Alfred Sommer has received multiple awards for his research, including the Albert Lasker Award for Clinical Medical Research (1997), the Danone International Prize for Nutrition (2001), the Dan David Prize (2013), and the Helen Keller Prize for Vision Research, the Lucien Howe Medal of the American Ophthalmological Society, the Laureate Award of the American Academy of Ophthalmology (2011), the Duke Elder and Gonin Medals of the International Council of Ophthalmology, the Pollin Prize in Pediatric Research (Columbia University), the E.H. Christopherson Lectureship (American Academy of Pediatrics), the Prince Mahidol Award (from the King of Thailand), and the Warren Alpert Research Prize from Harvard Medical School in 2003, among other honors.

The 2005 PBS documentary Rx for Survival featured Sommer as a "global health champion." Several institutions around the world have bestowed honorary doctoral degrees to Dr. Sommer, including Johns Hopkins University and McGill University.
Sommer is an elected member of both the National Academy of Sciences and the National Academy of Medicine.

== Current research interests ==
Sommer's current research interests include the diagnosis and management of glaucoma, improved child survival and blindness prevention strategies, and micronutrient interventions, in addition to other projects in both epidemiology and ophthalmology.

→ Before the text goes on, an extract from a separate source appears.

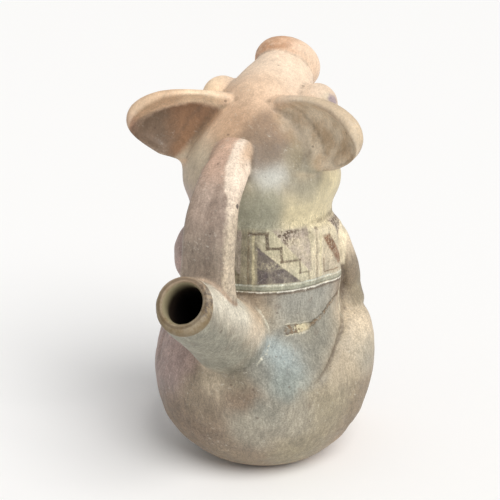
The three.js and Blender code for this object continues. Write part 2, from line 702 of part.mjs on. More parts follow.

==Sommer Scholars and other Named Honors at JHSPH==
In 2004, Michael Bloomberg, former chair of the Johns Hopkins University's board of trustees, donated $22 million to establish the Sommer Scholars Program at the Johns Hopkins Bloomberg School of Public Health in honor of Dr. Sommer. The programs aims to "recruit the next generation of public health leaders to devise new, effective interventions to improve global health." Additionally, as a consequence of gifts from other supporters, the Bloomberg School's Department of Molecular Microbiology is chaired by the "Alfred and Jill Sommer Professor"; the "Dana Center of the Wilmer Eye Institute is led by the "Alfred Sommer Professor of Ophthalmology"; and the main auditorium of the Bloomberg School is named "Sommer Hall."